In the event of the death of a participant, all amounts due the participant are
to be distributed within 90 days of the participant's death to the designated
beneficiary or to the decedent's estate in accordance with the preceding
paragraph.
Note F - Change in Control, Amendment, Termination, and Forfeiture
In the event of a "change in control" of Cinergy, as defined in the Plan as
amended, the Compensation Committee of Cinergy's Board of Directors, in its sole
discretion, may elect to accelerate the distribution of all compensation
deferred under the Plan.
Cinergy, at any time by action of its board of directors, may alter, amend,
modify, revoke, or terminate the Plan, or suspend payment of benefits under the
Plan, except with respect to provisions relating to a "change in control" for a
three-year period following such "change in control".
Any amounts remaining in a participant's Stock Account or Cash Account will be
forfeited if the participant becomes affiliated with any utility or other
company in Indiana, Ohio, or Kentucky that competes with Cinergy or its
subsidiaries. Amounts will also be forfeited if a participant refuses a
reasonable request to become a consultant after retiring as a member of the
Company's or its subsidiaries' board(s) of directors.
<PAGE>
SIGNATURES
THE PLAN. Pursuant to the requirements of the Securities Exchange Act
of 1934, the Plan Committee has duly caused this annual report to be signed on
its behalf by the undersigned hereunto duly authorized.

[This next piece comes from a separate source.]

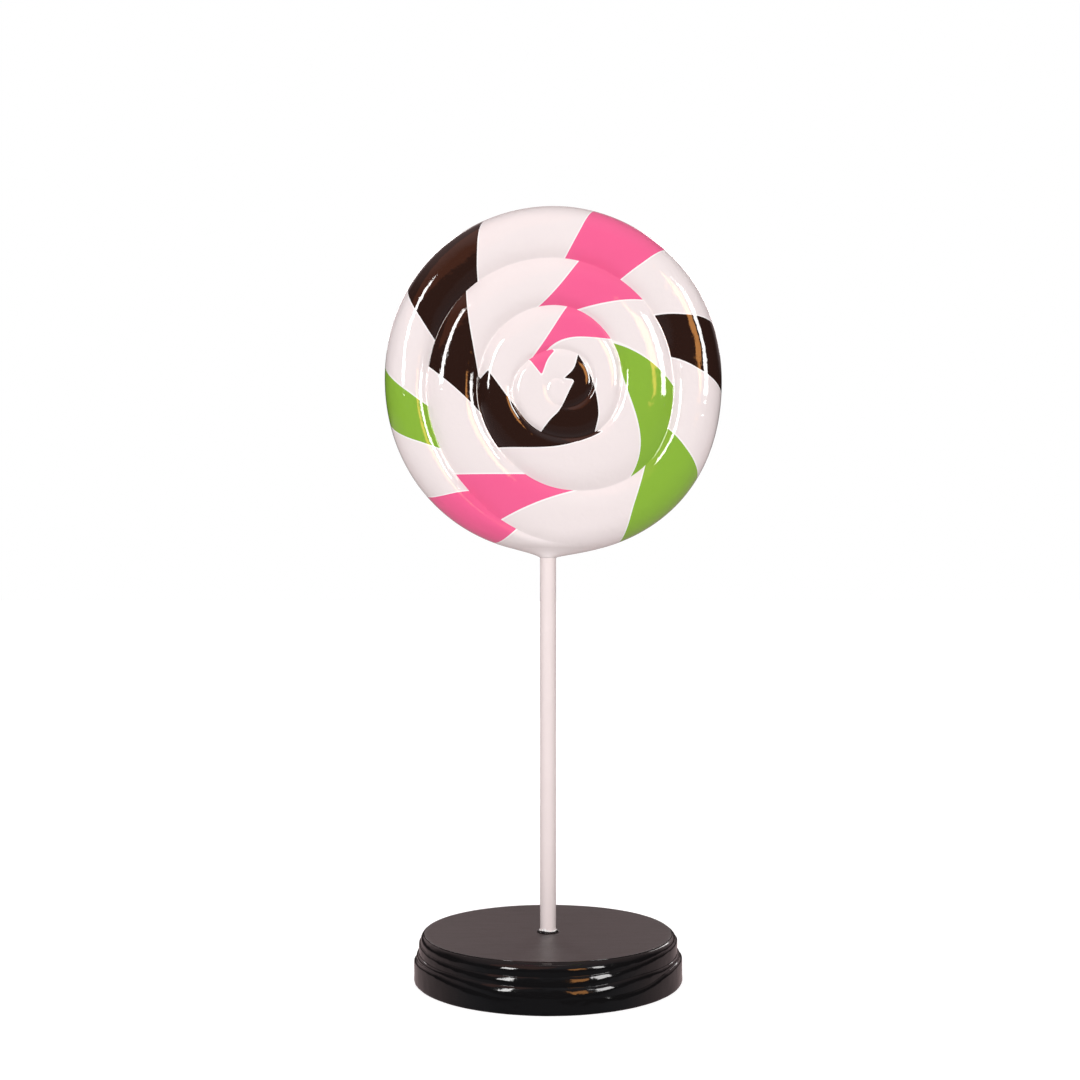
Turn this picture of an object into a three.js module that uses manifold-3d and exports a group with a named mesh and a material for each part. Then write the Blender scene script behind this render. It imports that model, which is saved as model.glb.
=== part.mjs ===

CINERGY CORP. DIRECTORS' DEFERRED COMPENSATION PLAN
(The Plan)
Date: March 24, 1998
/s/ Van P. Smith
(Chairman, Compensation
Committee)
CONSENT OF INDEPENDENT PUBLIC ACCOUNTANTS
As independent public accountants, we hereby consent to the
incorporation of our report included in this Form 11-K into Cinergy Corp.'s
previously filed Registration Statement File No. 33-56089.